▶ **What to work on**
Look below for the line containing "start = Vector(0, 0, 0)"; from there through the line containing "bpy.context.view_layer.update()", both lines included, please set down each line exactly and nothing else.

•••

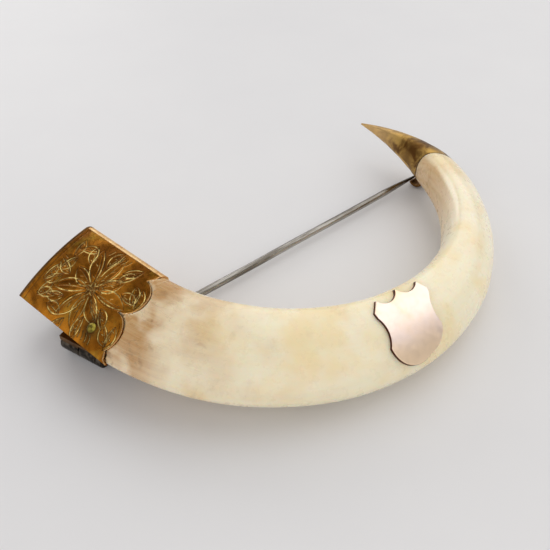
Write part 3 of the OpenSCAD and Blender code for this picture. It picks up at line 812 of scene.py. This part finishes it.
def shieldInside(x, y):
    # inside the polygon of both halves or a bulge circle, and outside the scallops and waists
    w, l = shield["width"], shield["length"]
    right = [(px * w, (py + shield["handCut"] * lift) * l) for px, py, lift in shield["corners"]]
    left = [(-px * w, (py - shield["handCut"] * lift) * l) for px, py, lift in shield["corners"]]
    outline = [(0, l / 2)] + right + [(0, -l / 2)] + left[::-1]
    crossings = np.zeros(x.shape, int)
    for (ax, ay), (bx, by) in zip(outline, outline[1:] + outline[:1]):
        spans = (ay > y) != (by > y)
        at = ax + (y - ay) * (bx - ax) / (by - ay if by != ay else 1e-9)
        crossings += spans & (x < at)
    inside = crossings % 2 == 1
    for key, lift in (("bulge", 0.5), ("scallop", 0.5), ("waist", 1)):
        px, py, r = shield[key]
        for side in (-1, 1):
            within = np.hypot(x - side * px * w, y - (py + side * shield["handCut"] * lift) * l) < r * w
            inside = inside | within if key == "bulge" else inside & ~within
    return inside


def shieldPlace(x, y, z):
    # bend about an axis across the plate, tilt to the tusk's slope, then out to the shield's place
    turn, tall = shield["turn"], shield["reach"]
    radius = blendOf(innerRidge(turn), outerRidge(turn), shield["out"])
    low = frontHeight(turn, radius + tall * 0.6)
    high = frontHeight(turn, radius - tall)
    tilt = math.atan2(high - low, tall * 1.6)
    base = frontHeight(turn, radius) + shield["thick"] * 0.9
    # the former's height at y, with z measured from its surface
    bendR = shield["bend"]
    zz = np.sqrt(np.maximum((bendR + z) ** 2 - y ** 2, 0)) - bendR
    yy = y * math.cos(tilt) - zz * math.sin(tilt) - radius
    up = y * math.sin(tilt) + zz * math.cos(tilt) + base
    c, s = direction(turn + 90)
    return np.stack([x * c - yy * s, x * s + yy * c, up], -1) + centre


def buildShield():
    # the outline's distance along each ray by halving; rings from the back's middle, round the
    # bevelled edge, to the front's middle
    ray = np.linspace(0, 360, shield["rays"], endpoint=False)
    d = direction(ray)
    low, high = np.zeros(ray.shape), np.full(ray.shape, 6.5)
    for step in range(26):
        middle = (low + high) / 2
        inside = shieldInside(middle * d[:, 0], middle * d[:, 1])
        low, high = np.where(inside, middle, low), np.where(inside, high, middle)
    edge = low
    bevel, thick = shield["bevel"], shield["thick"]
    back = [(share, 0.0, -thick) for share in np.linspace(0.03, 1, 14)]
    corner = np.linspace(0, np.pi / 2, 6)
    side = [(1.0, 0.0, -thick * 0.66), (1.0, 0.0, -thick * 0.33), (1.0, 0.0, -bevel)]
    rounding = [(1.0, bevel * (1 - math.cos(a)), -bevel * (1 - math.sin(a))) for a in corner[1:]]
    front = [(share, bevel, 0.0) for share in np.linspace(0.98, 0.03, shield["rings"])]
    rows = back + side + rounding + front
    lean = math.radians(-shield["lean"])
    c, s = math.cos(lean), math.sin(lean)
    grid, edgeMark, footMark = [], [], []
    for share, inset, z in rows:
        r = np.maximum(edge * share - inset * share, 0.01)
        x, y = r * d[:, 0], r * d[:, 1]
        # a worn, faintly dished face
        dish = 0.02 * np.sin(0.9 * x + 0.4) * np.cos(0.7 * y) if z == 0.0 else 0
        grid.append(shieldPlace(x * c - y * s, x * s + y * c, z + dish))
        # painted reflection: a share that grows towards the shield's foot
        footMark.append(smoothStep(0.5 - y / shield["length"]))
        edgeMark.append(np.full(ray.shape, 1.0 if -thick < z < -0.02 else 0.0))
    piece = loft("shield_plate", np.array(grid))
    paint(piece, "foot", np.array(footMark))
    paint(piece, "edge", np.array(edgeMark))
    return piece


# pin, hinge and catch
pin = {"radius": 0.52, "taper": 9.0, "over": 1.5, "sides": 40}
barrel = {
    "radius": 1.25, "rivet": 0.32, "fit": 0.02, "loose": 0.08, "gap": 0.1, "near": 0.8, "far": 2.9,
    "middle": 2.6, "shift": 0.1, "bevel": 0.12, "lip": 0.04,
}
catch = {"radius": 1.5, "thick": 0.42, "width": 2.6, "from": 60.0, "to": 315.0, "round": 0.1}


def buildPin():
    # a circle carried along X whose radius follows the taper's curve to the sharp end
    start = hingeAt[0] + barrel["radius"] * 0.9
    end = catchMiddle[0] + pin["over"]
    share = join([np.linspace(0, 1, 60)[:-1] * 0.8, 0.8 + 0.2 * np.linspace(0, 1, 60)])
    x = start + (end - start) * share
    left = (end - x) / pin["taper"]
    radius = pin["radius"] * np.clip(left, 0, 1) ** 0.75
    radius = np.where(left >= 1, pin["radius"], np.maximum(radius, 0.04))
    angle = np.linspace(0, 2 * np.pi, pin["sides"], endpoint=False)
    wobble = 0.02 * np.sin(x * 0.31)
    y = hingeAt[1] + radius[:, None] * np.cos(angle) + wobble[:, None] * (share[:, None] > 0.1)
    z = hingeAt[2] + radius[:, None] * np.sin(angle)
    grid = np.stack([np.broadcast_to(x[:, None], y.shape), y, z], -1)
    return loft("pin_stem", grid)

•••

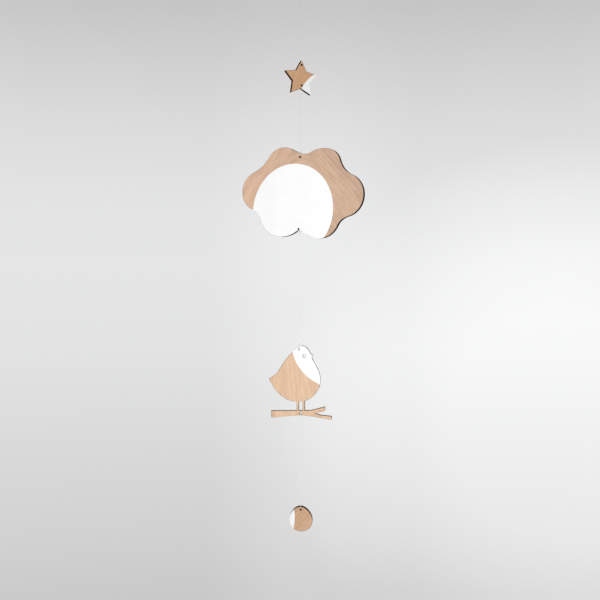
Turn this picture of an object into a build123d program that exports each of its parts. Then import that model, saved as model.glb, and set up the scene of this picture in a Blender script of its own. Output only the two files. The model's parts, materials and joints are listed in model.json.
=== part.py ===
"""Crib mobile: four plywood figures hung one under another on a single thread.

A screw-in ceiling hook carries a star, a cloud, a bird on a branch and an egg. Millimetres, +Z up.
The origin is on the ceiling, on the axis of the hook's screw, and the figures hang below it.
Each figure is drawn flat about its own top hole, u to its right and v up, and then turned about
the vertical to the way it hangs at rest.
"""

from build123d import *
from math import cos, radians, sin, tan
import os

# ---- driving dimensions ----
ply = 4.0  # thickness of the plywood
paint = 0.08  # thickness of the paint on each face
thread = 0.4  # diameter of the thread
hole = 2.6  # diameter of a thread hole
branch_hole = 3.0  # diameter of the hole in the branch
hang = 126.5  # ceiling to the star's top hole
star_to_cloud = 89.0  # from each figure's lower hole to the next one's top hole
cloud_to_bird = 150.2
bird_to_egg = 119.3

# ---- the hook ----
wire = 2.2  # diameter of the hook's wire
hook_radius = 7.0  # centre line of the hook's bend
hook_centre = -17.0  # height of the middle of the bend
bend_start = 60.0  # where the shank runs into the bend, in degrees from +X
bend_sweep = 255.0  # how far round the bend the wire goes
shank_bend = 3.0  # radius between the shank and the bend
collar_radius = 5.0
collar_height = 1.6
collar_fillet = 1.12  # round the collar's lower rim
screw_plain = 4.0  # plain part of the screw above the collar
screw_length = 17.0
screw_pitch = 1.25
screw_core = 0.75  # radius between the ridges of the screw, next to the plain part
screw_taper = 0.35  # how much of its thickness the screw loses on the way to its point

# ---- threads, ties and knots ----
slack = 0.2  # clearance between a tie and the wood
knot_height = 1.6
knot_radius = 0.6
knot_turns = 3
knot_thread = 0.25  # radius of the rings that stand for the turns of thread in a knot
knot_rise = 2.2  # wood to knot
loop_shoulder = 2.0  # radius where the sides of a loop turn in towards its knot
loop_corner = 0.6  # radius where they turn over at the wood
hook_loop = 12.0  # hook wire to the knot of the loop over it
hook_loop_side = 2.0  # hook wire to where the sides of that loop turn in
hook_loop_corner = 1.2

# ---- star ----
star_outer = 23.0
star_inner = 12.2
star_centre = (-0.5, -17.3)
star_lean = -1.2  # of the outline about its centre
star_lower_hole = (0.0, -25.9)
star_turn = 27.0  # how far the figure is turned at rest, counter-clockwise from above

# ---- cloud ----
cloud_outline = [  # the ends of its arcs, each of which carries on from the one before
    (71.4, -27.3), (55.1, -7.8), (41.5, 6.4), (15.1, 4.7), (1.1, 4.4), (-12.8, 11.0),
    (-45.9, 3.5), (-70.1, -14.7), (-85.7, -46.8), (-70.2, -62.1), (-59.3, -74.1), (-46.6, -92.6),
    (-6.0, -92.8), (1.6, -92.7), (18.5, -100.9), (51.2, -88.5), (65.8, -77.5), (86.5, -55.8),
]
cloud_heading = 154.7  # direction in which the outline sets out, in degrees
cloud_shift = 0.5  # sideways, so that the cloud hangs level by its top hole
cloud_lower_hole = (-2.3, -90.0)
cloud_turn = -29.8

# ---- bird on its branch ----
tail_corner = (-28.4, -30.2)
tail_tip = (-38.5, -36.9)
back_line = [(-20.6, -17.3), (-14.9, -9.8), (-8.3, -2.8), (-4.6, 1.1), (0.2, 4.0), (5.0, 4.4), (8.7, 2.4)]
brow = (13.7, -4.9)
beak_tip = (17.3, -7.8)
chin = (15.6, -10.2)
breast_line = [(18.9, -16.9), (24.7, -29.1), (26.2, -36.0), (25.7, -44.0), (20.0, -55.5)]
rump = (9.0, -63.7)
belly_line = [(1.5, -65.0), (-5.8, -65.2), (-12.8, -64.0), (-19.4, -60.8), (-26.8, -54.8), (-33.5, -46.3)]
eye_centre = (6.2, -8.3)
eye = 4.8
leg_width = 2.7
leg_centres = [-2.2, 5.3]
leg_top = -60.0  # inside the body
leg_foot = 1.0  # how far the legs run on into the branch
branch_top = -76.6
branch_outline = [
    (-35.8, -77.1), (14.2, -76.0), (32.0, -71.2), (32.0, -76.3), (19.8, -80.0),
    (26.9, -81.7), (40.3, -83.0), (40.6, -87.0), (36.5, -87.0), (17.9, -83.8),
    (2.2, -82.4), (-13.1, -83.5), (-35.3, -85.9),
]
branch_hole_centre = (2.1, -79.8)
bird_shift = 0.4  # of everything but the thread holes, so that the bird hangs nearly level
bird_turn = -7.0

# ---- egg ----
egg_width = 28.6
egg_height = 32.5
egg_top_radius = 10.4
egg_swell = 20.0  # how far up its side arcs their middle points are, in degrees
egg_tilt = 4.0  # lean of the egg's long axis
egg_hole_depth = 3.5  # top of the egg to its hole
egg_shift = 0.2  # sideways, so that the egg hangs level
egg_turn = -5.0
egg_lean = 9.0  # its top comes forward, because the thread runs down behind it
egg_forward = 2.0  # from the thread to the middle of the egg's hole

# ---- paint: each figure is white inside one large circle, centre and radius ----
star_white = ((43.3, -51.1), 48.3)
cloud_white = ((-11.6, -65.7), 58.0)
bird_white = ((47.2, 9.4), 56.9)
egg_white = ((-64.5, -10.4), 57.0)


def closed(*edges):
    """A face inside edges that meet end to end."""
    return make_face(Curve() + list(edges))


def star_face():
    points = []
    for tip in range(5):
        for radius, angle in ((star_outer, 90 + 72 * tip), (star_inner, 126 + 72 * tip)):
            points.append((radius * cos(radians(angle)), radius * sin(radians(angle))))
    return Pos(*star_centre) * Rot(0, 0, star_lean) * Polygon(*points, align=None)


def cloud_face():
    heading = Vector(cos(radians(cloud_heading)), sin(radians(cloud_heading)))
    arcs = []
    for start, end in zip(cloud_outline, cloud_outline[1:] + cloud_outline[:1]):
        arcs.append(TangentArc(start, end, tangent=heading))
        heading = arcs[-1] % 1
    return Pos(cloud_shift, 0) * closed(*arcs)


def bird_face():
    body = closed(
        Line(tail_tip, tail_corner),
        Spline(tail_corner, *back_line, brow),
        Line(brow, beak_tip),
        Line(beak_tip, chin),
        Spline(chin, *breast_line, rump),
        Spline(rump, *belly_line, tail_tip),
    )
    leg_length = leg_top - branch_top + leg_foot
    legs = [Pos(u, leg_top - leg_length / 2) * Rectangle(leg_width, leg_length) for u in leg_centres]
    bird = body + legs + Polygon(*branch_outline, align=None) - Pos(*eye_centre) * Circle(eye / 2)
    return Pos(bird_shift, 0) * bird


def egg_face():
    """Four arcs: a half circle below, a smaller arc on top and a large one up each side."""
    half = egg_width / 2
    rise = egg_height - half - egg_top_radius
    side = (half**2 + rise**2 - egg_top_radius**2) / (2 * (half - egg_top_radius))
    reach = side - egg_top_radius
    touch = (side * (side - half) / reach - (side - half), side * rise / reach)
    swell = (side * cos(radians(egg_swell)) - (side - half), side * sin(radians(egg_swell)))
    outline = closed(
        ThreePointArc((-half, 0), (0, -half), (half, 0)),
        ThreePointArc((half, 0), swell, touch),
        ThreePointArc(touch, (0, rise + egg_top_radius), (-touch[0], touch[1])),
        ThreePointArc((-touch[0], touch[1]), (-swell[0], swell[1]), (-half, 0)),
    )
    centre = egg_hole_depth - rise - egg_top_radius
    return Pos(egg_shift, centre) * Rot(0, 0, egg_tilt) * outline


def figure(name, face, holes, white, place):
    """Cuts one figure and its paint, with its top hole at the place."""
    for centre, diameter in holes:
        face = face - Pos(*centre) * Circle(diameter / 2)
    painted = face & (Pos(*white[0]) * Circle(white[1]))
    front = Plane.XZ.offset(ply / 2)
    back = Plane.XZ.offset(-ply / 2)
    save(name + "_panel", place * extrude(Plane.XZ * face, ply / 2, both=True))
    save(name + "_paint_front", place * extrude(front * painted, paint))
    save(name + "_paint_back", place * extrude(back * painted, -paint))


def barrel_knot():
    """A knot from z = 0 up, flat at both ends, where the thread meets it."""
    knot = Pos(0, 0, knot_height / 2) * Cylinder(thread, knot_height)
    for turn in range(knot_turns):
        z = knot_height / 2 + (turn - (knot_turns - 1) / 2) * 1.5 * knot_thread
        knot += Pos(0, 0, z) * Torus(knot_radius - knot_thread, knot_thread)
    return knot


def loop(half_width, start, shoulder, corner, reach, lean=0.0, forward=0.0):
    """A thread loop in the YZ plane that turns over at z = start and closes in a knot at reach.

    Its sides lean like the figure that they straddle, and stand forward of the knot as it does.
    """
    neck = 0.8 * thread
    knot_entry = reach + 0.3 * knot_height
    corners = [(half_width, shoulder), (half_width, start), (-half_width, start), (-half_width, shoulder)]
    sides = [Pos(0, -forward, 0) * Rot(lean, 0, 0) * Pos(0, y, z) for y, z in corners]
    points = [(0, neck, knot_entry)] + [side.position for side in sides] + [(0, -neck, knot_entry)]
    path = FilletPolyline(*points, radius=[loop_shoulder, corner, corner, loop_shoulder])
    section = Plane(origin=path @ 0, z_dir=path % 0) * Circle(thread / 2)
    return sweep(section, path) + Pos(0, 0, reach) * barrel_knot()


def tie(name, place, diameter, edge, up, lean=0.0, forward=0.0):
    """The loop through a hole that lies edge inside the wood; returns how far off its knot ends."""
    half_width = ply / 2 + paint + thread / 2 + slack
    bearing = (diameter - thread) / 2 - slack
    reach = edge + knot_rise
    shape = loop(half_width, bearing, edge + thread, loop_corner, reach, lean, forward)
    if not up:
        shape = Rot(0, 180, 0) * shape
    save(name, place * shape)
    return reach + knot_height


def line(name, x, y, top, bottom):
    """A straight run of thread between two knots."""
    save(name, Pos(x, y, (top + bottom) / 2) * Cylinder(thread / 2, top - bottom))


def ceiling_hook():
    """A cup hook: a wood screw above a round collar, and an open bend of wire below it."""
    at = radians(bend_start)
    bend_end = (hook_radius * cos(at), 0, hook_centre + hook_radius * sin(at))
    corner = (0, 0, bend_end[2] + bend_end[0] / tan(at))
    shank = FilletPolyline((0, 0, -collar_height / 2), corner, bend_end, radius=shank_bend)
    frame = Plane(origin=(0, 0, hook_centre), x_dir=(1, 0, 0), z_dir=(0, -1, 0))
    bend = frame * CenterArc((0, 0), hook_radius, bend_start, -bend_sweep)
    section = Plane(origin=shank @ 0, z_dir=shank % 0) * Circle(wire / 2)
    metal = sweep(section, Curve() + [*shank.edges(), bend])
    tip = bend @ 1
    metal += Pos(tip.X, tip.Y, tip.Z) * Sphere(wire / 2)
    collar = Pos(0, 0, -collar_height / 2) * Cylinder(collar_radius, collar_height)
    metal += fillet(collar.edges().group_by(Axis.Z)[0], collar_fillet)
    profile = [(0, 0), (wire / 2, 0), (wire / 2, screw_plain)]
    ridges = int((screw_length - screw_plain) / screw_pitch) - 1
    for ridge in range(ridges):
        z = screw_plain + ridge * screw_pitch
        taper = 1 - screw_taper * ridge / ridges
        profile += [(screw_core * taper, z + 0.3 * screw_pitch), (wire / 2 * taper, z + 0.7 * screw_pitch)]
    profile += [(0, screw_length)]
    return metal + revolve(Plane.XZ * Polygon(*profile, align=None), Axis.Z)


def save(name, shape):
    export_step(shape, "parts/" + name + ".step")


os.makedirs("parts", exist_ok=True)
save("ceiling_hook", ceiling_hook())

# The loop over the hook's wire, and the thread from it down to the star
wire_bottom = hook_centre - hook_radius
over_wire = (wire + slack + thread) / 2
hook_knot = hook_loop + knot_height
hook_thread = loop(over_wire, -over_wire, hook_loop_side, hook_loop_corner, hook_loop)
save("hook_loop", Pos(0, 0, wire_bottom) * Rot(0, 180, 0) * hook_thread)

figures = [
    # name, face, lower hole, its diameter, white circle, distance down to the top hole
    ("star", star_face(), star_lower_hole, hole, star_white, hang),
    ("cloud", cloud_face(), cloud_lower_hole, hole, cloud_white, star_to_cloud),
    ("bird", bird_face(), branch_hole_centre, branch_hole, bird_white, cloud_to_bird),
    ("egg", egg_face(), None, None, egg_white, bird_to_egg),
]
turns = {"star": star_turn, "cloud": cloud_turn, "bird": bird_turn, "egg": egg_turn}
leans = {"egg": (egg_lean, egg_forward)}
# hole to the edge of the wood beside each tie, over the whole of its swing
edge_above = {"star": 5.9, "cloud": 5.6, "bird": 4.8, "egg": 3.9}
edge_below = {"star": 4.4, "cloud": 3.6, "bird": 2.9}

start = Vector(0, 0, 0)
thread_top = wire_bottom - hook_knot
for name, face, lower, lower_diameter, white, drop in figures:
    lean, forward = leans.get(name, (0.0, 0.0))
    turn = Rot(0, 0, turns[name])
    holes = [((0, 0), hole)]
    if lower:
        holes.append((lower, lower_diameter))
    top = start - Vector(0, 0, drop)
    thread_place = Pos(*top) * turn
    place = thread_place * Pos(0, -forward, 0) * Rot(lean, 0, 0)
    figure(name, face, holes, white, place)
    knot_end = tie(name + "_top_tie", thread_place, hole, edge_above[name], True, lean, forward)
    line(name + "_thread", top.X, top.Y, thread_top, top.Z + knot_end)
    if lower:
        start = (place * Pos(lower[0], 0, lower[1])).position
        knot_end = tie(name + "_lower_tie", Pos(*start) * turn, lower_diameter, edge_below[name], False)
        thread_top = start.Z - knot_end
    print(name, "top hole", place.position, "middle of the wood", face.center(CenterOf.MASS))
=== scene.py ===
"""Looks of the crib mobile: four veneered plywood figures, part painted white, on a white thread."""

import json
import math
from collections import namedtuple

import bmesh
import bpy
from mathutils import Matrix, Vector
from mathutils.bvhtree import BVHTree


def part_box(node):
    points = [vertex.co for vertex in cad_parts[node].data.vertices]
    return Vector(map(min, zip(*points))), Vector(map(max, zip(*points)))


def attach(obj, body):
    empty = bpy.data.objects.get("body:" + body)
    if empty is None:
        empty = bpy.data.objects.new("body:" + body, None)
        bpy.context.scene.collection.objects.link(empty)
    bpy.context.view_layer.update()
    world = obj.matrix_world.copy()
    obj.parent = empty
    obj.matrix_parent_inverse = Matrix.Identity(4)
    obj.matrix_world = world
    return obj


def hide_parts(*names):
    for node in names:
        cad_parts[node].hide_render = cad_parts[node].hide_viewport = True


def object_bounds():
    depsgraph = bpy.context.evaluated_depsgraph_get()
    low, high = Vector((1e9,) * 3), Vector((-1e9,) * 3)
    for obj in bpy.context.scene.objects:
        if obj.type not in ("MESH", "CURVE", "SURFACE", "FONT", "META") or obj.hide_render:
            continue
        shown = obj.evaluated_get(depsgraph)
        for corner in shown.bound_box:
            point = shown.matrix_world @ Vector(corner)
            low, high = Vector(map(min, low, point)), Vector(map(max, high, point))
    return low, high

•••

▶ **Task response**
start = Vector(0, 0, 0)
thread_top = wire_bottom - hook_knot
for name, face, lower, lower_diameter, white, drop in figures:
    lean, forward = leans.get(name, (0.0, 0.0))
    turn = Rot(0, 0, turns[name])
    holes = [((0, 0), hole)]
    if lower:
        holes.append((lower, lower_diameter))
    top = start - Vector(0, 0, drop)
    thread_place = Pos(*top) * turn
    place = thread_place * Pos(0, -forward, 0) * Rot(lean, 0, 0)
    figure(name, face, holes, white, place)
    knot_end = tie(name + "_top_tie", thread_place, hole, edge_above[name], True, lean, forward)
    line(name + "_thread", top.X, top.Y, thread_top, top.Z + knot_end)
    if lower:
        start = (place * Pos(lower[0], 0, lower[1])).position
        knot_end = tie(name + "_lower_tie", Pos(*start) * turn, lower_diameter, edge_below[name], False)
        thread_top = start.Z - knot_end
    print(name, "top hole", place.position, "middle of the wood", face.center(CenterOf.MASS))
=== scene.py ===
"""Looks of the crib mobile: four veneered plywood figures, part painted white, on a white thread."""

import json
import math
from collections import namedtuple

import bmesh
import bpy
from mathutils import Matrix, Vector
from mathutils.bvhtree import BVHTree


def part_box(node):
    points = [vertex.co for vertex in cad_parts[node].data.vertices]
    return Vector(map(min, zip(*points))), Vector(map(max, zip(*points)))


def attach(obj, body):
    empty = bpy.data.objects.get("body:" + body)
    if empty is None:
        empty = bpy.data.objects.new("body:" + body, None)
        bpy.context.scene.collection.objects.link(empty)
    bpy.context.view_layer.update()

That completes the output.